Il faut reconnaître que le personnel paramédical a peu recours à cet outil. Les bilans successifs de l’application des 35 heures ont montré la nécessité de revoir le dispositif d’accumulation des jours de congé et des jours de réduction du travail non consommés. D’où le décret du 6 décembre 2012, qui prévoit notamment qu’un maximum de dix jours peut-être intégré chaque année dans le compte épargne-temps, avec un plafond maximal de soixante jours, le compte épargne temps ayant une durée illimitée.
Aujourd’hui, quel constat pouvons-nous tirer ? L’instauration des 35 heures dans la fonction publique hospitalière est unanimement plébiscitée, quel que soit le personnel concerné : médical, paramédical ou administratif. Pour autant, on ne peut ignorer les tensions qui existent, en particulier au regard de l’intensification des rythmes de travail. Celle-ci relève de facteurs internes mais aussi externes à l’hôpital.
Parmi les causes endogènes, on peut citer la nécessité pour les personnels d’adapter en permanence leur travail aux progrès de la médecine et celle de s’adapter aux changements d’organisation du travail à l’hôpital, avec, par exemple, le développement de la chirurgie ambulatoire, de l’hôpital de jour ou de l’hôpital de semaine.
À cela s’ajoute la demande qui est faite à l’ensemble du personnel de travailler sur tous les postes de travail, le matin, l’après-midi et la nuit, ce qui auparavant était principalement réservé aux services de soins intensifs. Ce mode d’organisation du travail est favorable à la prise en charge du patient quand ses temps de vie sont différents, le matin, l’après-midi et la nuit, mais il entraîne une pénibilité accrue pour le personnel, puisque les postes de jours et de nuits étaient antérieurement dissociés.
Les causes de tension sont aussi externes à l’hôpital. En effet, si celui-ci sert ordinairement de recours en cas de défaillance du système de santé, il lui est difficile d’en absorber les conséquences en permanence.
Je prendrai le seul exemple de la permanence des soins. Le constat des difficultés d’organisation du système de santé libéral conduit à l’augmentation continue de la fréquentation des services d’urgence, qui, par ailleurs, connaissent en aval des difficultés à admettre les patients dans des services de plus en plus spécialisés.

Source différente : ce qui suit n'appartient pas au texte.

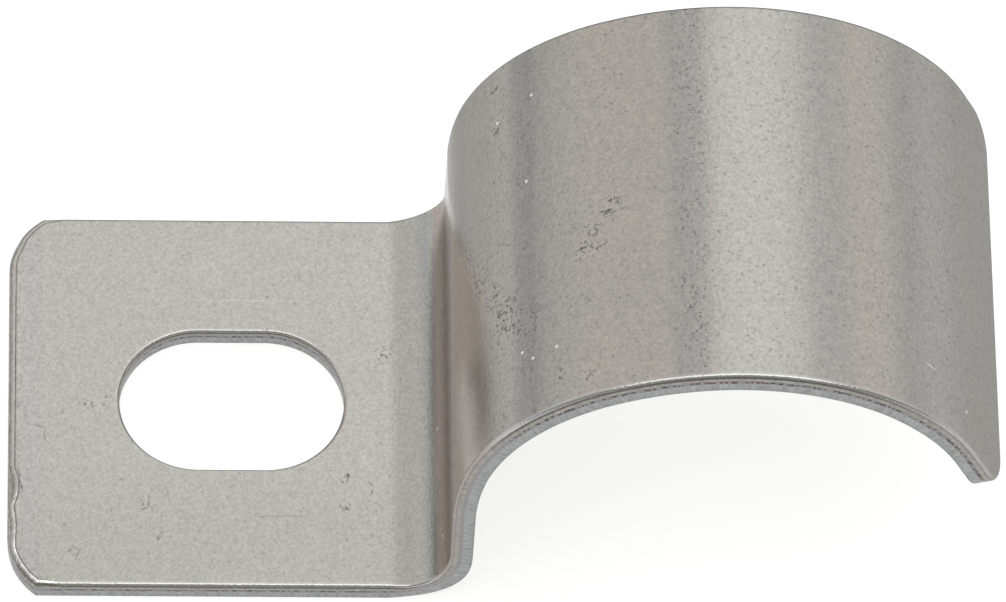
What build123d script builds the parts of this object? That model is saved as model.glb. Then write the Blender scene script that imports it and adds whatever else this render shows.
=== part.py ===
"""One-lobe cable clip: a single strip of stainless steel sheet, blanked with a screw slot and bent.

Millimetres, Z up. The origin is the centre of the screw slot on the face that lies on the wall.
+X runs along the cable, +Y from the free end of the tab towards the arch, +Z away from the wall.
"""
from build123d import *
from math import isclose
import os

# strip
SHEET = 0.8
STRIP_WIDTH = 15.0

# flat tab, measured along Y from the centre of the slot
TAB_TO_END = 7.85
TAB_TO_BEND = 5.5
TAB_CORNER_RADIUS = 2.6
TAB_CORNER_TURN = 62.0

# screw slot, long way along Y
SLOT_LENGTH = 8.0
SLOT_WIDTH = 5.65

# bend and leg; the radius is the one on the hollow side of the bend
BEND_RADIUS = 2.0
LEG_HEIGHT = 3.1

# arch over the cable; the radius is the one that the cable sees
ARCH_RADIUS = 8.5
ARCH_SWEEP = 148.0
TIP_LENGTH = 3.05
TIP_CORNER_RADIUS = 1.35

# rounding that the blanking tool leaves along the edges of the outer face, wider on the tab's end
EDGE_ROLL = 0.1
END_ROLL = 0.2

# plan view drawn with its own x along the strip
ALONG_STRIP = Plane((0, 0, 0), x_dir=(0, 1, 0), z_dir=(0, 0, 1))


def wall_line():
    """Wall side of the bent strip seen from the side, from the free end of the tab to the tip."""
    tab = Line((-TAB_TO_END, 0), (TAB_TO_BEND, 0))
    bend = JernArc(tab @ 1, tab % 1, BEND_RADIUS + SHEET, 90)
    leg = Line(bend @ 1, bend @ 1 + LEG_HEIGHT * (bend % 1))
    arch = JernArc(leg @ 1, leg % 1, ARCH_RADIUS, -ARCH_SWEEP)
    tip = Line(arch @ 1, arch @ 1 + TIP_LENGTH * (arch % 1))
    return Curve() + [tab, bend, leg, arch, tip]


def bent_strip():
    """Strip of even thickness, bent but still with square ends and no slot."""
    section = offset(wall_line(), SHEET, side=Side.LEFT, kind=Kind.INTERSECTION, closed=True)
    return extrude(Plane.YZ * make_face(section), STRIP_WIDTH / 2, both=True)


def blank(reach):
    """Plan view of the tab's end and slot; the corner arcs leave the end square, and meet the sides at an angle."""
    turned = Vector(TAB_CORNER_RADIUS, 0).rotate(Axis.Z, 180 - TAB_CORNER_TURN)
    centre = Vector(TAB_CORNER_RADIUS - TAB_TO_END, STRIP_WIDTH / 2 - turned.Y)
    corner = CenterArc(centre, TAB_CORNER_RADIUS, 180 - TAB_CORNER_TURN, TAB_CORNER_TURN)
    half = Curve() + [
        Line((reach, 0), (reach, STRIP_WIDTH / 2)),
        Line((reach, STRIP_WIDTH / 2), corner @ 0),
        corner,
        Line(corner @ 1, (-TAB_TO_END, 0)),
    ]
    return make_face(half + mirror(half, Plane.XZ)) - SlotOverall(SLOT_LENGTH, SLOT_WIDTH)


def outer_rim(clip):
    """Edges round the outer face and its slot, without the lines between the bends.

    They are sorted along the strip, so the tab's end and its two corner arcs come first.
    """
    wall = Plane.YZ * wall_line().wire()
    outer = clip.faces().filter_by(
        lambda face: isclose(wall.distance_to(face.position_at(0.5, 0.5)), SHEET, abs_tol=1e-4)
    )
    edges = outer.edges()
    return edges.filter_by(lambda edge: edges.count(edge) == 1).sort_by(Axis.Y)


def cable_clip():
    """The whole clip: strip bent, blanked, tip corners rounded, then the rolled edges of the outer face."""
    strip = bent_strip()
    box = strip.bounding_box()
    clip = strip & extrude(ALONG_STRIP * blank(box.max.Y), box.size.Z)
    tip_corners = clip.edges().filter_by(lambda edge: isclose(edge.length, SHEET)).sort_by(Axis.Y)[-2:]
    clip = fillet(tip_corners, TIP_CORNER_RADIUS)
    end, left_corner, right_corner, *others = outer_rim(clip)
    clip = fillet([end, left_corner, right_corner], END_ROLL)
    end, left_corner, right_corner, *others = outer_rim(clip)
    return fillet(others, EDGE_ROLL)


os.makedirs("parts", exist_ok=True)
export_step(cable_clip(), "parts/clip.step")
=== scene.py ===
"""One-lobe cable clip of stainless steel sheet, lying on a pale table under soft studio light.

The clip is blanked, bent and given its steel here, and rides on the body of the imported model.
Metres in Blender. The sizes of the clip are written in millimetres and turned to metres where used.
"""
import bpy
import random
from math import atan2, ceil, cos, hypot, pi, radians, sin
from mathutils import Matrix, Vector
from mathutils.geometry import delaunay_2d_cdt


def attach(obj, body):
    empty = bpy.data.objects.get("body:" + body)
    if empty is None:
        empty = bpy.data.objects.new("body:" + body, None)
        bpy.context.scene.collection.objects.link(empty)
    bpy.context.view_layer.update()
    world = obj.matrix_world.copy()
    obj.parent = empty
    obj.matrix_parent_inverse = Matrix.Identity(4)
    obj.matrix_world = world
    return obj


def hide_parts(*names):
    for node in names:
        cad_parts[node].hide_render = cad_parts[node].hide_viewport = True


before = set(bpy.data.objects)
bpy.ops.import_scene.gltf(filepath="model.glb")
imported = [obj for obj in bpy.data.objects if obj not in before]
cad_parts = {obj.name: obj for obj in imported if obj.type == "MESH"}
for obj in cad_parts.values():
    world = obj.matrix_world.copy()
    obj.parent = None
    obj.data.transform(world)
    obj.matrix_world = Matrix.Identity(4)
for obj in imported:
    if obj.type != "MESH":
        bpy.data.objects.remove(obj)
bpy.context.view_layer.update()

# ---------------------------------------------------------------------------------------------
# The clip. One strip of stainless steel sheet, blanked by a press with its screw slot, rolled a
# little over the die at its edges, then bent up at the wall and round the cable in one lobe.
# It is held by one screw through the slot in its flat tab.
# ---------------------------------------------------------------------------------------------
MM = 0.001                      # in metres
SHEET = 0.8
HALF_WIDTH = 7.5
END, TIP = -13.35, 33.5         # the tab's free end and the lobe's, along the strip from the bend's start
BEND_START = 5.5                # along Y from the slot's middle
BEND_RADIUS, LEG, ARCH_RADIUS, ARCH_SWEEP = 2.4, 3.1, 8.9, radians(156)      # on the mid-line
CORNER, TIP_CORNER = 2.6, 1.4
CORNER_TURN = {1: radians(52), -1: radians(57)}      # the tab's front and back corner
SLOT_LENGTH, SLOT_WIDTH, SLOT_ASIDE = 7.9, 5.58, -0.04
STEP_ALONG_EDGE = 0.12


def arc(centre, radius, start, end):
    """Points of an arc from one angle to another, close enough together to look round."""
    count = max(3, ceil(abs(end - start) * radius / STEP_ALONG_EDGE))
    return [(centre[0] + radius * cos(start + (end - start) * i / count),
             centre[1] + radius * sin(start + (end - start) * i / count)) for i in range(count + 1)]


def spaced(corners):
    """The closed line through the corners, with points added on its long straight runs."""
    points = []
    for here, there in zip(corners, corners[1:] + corners[:1]):
        far = hypot(there[0] - here[0], there[1] - here[1])
        if far < 1e-6:
            continue
        count = max(1, round(far / STEP_ALONG_EDGE))
        points += [(here[0] + (there[0] - here[0]) * i / count,
                    here[1] + (there[1] - here[1]) * i / count) for i in range(count)]
    return points


# The blank's outline, across the strip (x) and along it (s), with the strip on the left hand.
corner_x = {side: HALF_WIDTH - CORNER * sin(CORNER_TURN[side]) for side in (1, -1)}
rim = spaced(
    arc((corner_x[1], END + CORNER), CORNER, -pi / 2, -pi / 2 + CORNER_TURN[1])
    + arc((HALF_WIDTH - TIP_CORNER, TIP - TIP_CORNER), TIP_CORNER, 0, pi / 2)
    + arc((-HALF_WIDTH + TIP_CORNER, TIP - TIP_CORNER), TIP_CORNER, pi / 2, pi)
    + arc((-corner_x[-1], END + CORNER), CORNER, -pi / 2 - CORNER_TURN[-1], -pi / 2))
slot_run = (SLOT_LENGTH - SLOT_WIDTH) / 2       # half of its straight run
slot = spaced(
    arc((SLOT_ASIDE, -BEND_START - slot_run), SLOT_WIDTH / 2, 0, -pi)
    + arc((SLOT_ASIDE, -BEND_START + slot_run), SLOT_WIDTH / 2, pi, 0))

# The cut edge, as levels through the sheet from the outer face to the wall side: how far each
# stands in from the outline, and its height. First the roll over the die, then the sheared band,
# the torn band below it and the small break at the wall side.
ROLLED = [(0.22, 0.4), (0.16, 0.4), (0.115, 0.394), (0.075, 0.377), (0.040, 0.346), (0.015, 0.305),
          (0.003, 0.262), (0.0, 0.22), (0.0, 0.15), (0.001, 0.09), (0.010, 0.05), (0.015, -0.02),
          (0.016, -0.1), (0.014, -0.2), (0.016, -0.3), (0.020, -0.37), (0.034, -0.4), (0.10, -0.4)]
END_ROLLED = [(0.30, 0.4), (0.265, 0.399), (0.235, 0.386), (0.205, 0.388), (0.14, 0.362), (0.07, 0.325),
              (0.02, 0.26), (0.0, 0.19), (0.0, 0.14), (0.001, 0.09), (0.010, 0.05), (0.015, -0.02),
              (0.016, -0.1), (0.014, -0.2), (0.016, -0.3), (0.020, -0.37), (0.034, -0.4), (0.10, -0.4)]
SLOT_ROLL = 0.75                # the slot's roll, as a share of the sides'
END_FROM, END_OVER = END + 1.9, 0.7     # where the sides' edge turns into the tab end's, and over how far
TORN, TORN_BY = range(10, 15), (-0.006, 0.009)          # the levels that tore, and how unevenly
CUT = range(5, 16)              # the levels with a cut face below them
KNOCKED = range(8)              # the levels that a knock pushes in
KNOCKS = ((3.5, END, 0.75, 0.15), (5.2, END + 0.12, 0.8, 0.07), (6.6, END + 1.0, 0.5, 0.06),
          (-6.2, END + 0.5, 0.5, 0.07), (-6.9, END + 1.2, 0.4, 0.05))      # x, s, radius, bite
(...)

Madame la ministre, vous travaillez bien sûr activement à trouver des solutions à ces problèmes, et en particulier à la réorganisation de la médecine des premiers recours. Vous avez notamment proposé qu’une personne régule les entrées dans les services selon l’urgence des situations.
Pour remédier aux tensions résultant des problèmes de disponibilité des personnels, il est important d’établir un diagnostic fin, entre, d’une part, le manque structurel de personnel hospitalier, conséquence de réorganisations lourdes – et il faut dire que, depuis dix ans, on a subi de telles réorganisations –, et, d’autre part, l’obligation d’assumer les dysfonctionnements de l’organisation de notre système de santé.
Au nom de mon groupe politique, je veux exprimer notre attachement à l’application des 35 heures dans la fonction publique hospitalière, sans néanmoins méconnaître les difficultés réelles qui découlent de leur mise en place.